Government reluctant to declare Ram Setu a national Monument

Sri Ram Setu

Sri Ram Setu

The central government Thursday shied from taking any stand on the plea by Janta party president Subramanium Swamy that the mythological Rama Sethu in the Palk Strait be declared a national monument.

An apex court bench of Justice H.L. Dattu and Justice Anil R.Dave Thursday recorded that the central government does not intend to file its response to the petition of Swamy.

The court at its last hearing had asked Additional Solicitor General Harin Rawal to take instructions from the government on Swamy’s plea that the mythological Rama Sethu, known as the Adam’s Bridge in the Palk Strait between southern India and Sri Lanka, be declared a national monument.

After recording that the central government did not intend to file its response to Swamy’s plea, the court directed the matter be listed for further hearing in the third week of August.

The Supreme Court on March 27 had asked the central government to unequivocally state whether the mythological Rama Sethu could be declared a national monument.

It gave the government a day to address its query, and decided to take up the matter on March 29.

The court also directed the government to place before it the report of the group headed by environmental expert R.K. Pachauri on the feasibility of executing the Sethusamudram project off Dhanushkodi, a town at the southern tip of the Rameswaram island of the Tamil Nadu.

The earlier plans of cutting a shorter sea navigation route through Rama Sethu had run into litigation and controversies involving religious beliefs.

Earlier in 2009, the National Institute of Oceanography (NIO) had said that there was inadequate data to come to a definite conclusion if alignment 4A at Dhanushkodi could be used as an alternate route for undertaking the Sethusamudram project.

1,750,000 years old Ram Setu lies in Palk Strait between India and Sri Lanka.
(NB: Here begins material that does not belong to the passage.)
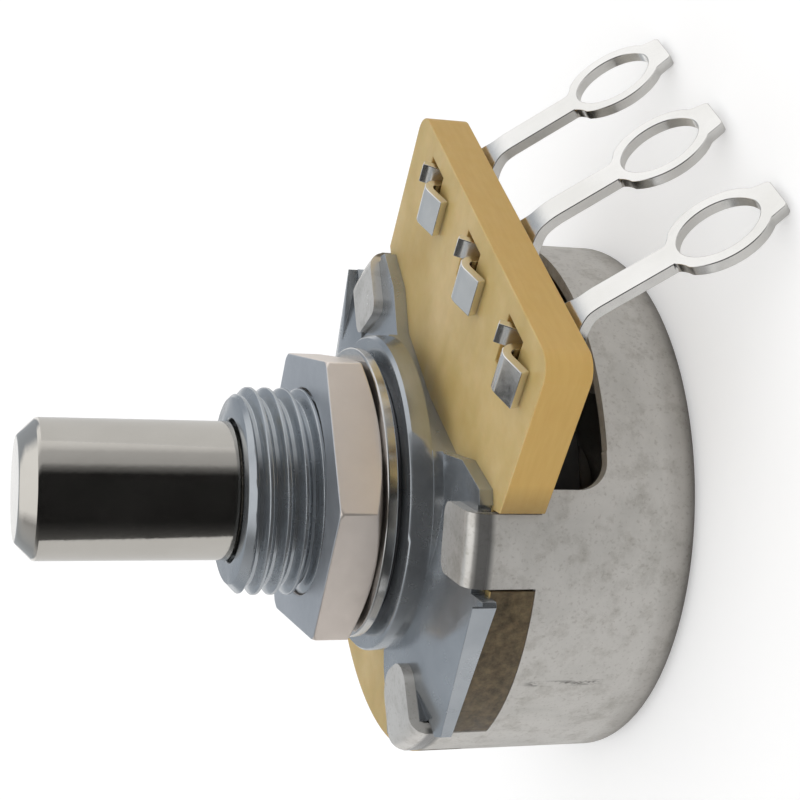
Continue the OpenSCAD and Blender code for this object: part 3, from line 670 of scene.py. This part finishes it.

The recently discovered bridge currently named as Adam’s Bridge is made of chain of shoals, c.18 mi (30 km) long.

The bridge’s unique curvature and composition by age reveals that it is man made. The legends as well as Archeological studies reveal that the first signs of human inhabitants in Sri Lanka date back to the a primitive age, about 1,750,000 years ago and the bridge’s age is also almost equivalent.
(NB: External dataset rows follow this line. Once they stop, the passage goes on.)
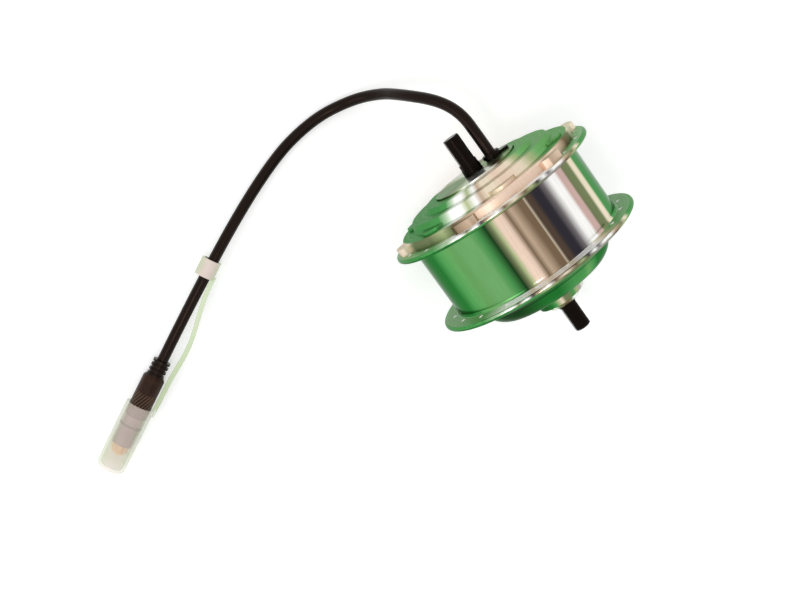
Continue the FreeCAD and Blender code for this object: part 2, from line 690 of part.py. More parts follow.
def make_connector():
    """Strain relief, body, insert, seal ring and pins."""
    place = connector_place()
    radius, start, end = S.relief_radius, S.relief_start, S.body_start
    pitch = (end - start) / (S.relief_ribs * 2.0 + 1.0)
    corners = [(None, start), (radius, start)]
    for rib in range(int(S.relief_ribs.value)):
        dip = start + pitch * (2.0 * rib + 1.0)
        corners += [(radius, dip), (radius - 1.0, dip), (radius - 1.0, dip + pitch),
                    (radius, dip + pitch)]
    corners += [(radius, end), (None, end)]
    keep(turned("strain_relief", corners, place), "strain_relief")
    body = turned("connector_body", [
        (None, end), (S.body_radius - 1.2, end), (S.body_radius, end + 1.8),
        (S.body_radius, S.cap_start + 4.0), (S.body_radius - 0.2, S.cap_start + 4.4),
        (S.body_radius - 0.2, S.cap_start + 8.0), (None, S.cap_start + 8.0)], place)
    keep(body, "connector_body")
    insert_start = S.cap_start + 8.0
    groove = insert_start + 6.0
    insert = turned("connector_insert", [
        (None, insert_start), (S.insert_radius, insert_start), (S.insert_radius, groove),
        (S.insert_radius - 0.8, groove), (S.insert_radius - 0.8, groove + 2.0),
        (S.insert_radius, groove + 2.0), (S.insert_radius, S.insert_end),
        (None, S.insert_end)], place)
    keep(insert, "connector_insert")
    seal = turned("connector_seal", [
        (S.insert_radius - 0.8, groove), (S.body_radius - 0.1, groove + 0.4),
        (S.body_radius - 0.1, groove + 1.6), (S.insert_radius - 0.8, groove + 2.0)], place)
    keep(seal, "connector_seal")
    for name, pin, track, count, end in (
            ("power_pins", S.power_pin_radius, S.power_pin_circle, 3, S.pins_end),
            ("signal_pins", S.signal_pin_radius, S.signal_pin_circle, S.signal_pins.value,
             S.insert_end + S.signal_pin_length)):
        pins = []
        for index in range(int(count)):
            spot = spin_direction(360.0 * index / count) * track.value
            spot += Vector(0, S.insert_end.value, 0)
            length = (end - S.insert_end).value
            pin_shape = rod(pin.value, length, spot)
            tip = [edge for edge in pin_shape.Edges
                   if abs(edge.BoundBox.YMin - spot.y - length) < 1e-6]
            pins.append(pin_shape.makeChamfer(pin.value * 0.4, tip[:1]))
        feature(name, Part.makeCompound(pins)).Placement = place


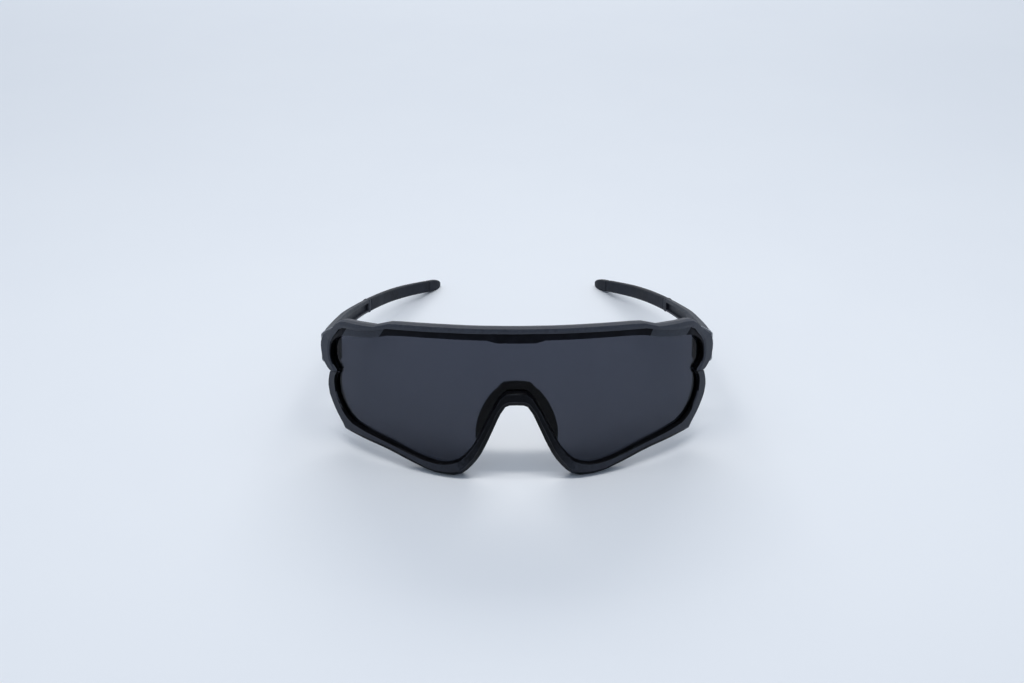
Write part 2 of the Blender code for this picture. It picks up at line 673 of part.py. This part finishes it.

This information is a crucial aspect for an insight into the mysterious legend called Ramayana, which was supposed to have taken place in tredha yuga (more than 1,700,000 years ago).

In this epic, there is a mentioning about a bridge, which was built between Rameshwaram (India) and Srilankan coast under the supervision of a dynamic and invincible figure called Rama who is supposed to be the incarnation of the Supreme.